Captain Marvel #4 — Writers: Michele Fazekas and Tara Butters; Art: Kris Anka and Felipe Smith; Colors: Matthew Wilson
Hawkeye #6 — Writer: Jeff Lemire; Art: Ramon Perez; Colors: Ian Herring with Ramon Perez
Karnak #3 — Warren Ellis; Art: Roland Boschi; Colors: Dan Brown
Everything else: Mighty Thor is a change-of-pace issue without Jane Foster; instead, Loki and the Roxxon Energy guy discuss the art of the deal, leading to a Viking era tale about a warrior who prayed to Loki instead of Thor, and how that worked out. This gives Aaron a chance to set guest artist Rafa Garres loose on impressionistic Simon Bisely-like Middle Ages ass-kicking, and if you think that sounds like fun: here you go.
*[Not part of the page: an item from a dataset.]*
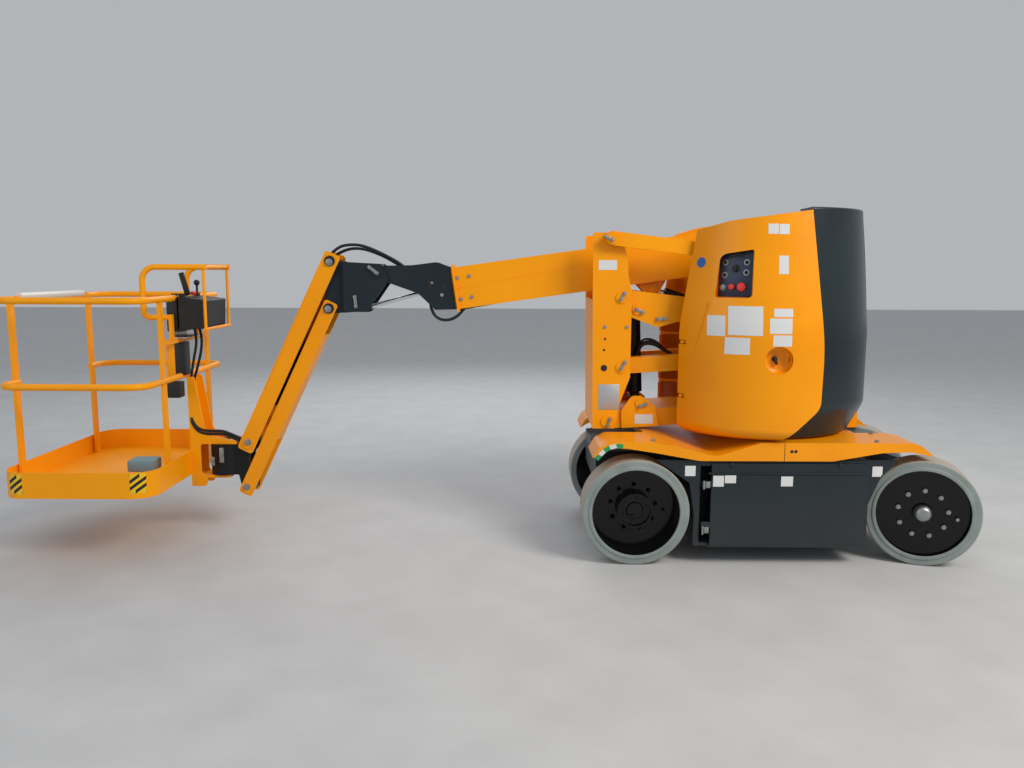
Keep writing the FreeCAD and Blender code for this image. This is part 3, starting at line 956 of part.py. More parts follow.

Captain Marvel is Carol and Alpha Flight battling a possible alien-invasion mistaken-identity thing (the aliens’ homeworld was destroyed by the Kree, and she kind of wears their insignia; ergo, her home planet, Earth, should be destroyed); it’s been pretty good, although it’ll be better when it’s all together in the trade. Hawkeye ends its first trade, and it’ll probably read better that way, too; readers will be able to appreciate Lemire’s two-tiered past/present storytelling, and Perez’s easy adaptability to its different styles, without interruption. Extraordinary X-Men is also Lemire, paired with the always-dependable Humberto Ramos — and he tests that dependability, by asking him to show the younger Jean Grey-Institute X-Men surviving a year-long trek across the multiple worlds of future-Apocalypse’s interconnected cosmic space-ark thingy: that’s a lot of weird landscapes and inhabitants to have to draw all in one issue, and he delivers. This is part of the X-book “Apocalypse Wars” crossover, although as long as you’ve read the previous issue it should all make sense; it’s next month’s readers of All-New X-Men and Uncanny X-Men, the next two parts of the crossover, who will need help. That leaves Karnak, a minor-key Warren Ellis meditation about cynicism and belief, centered on a character who can find the weak spot in any person, object, argument or philosophy; in this third issue a new artist, Roland Boschi, debuts, but his style meshes well enough with Garardo Zaffino, who drew most of the first two issues: with Ellis, it’s all about the attitude, and the way Boschi nails a chilling last-panel smile shows that he knows how to make it work.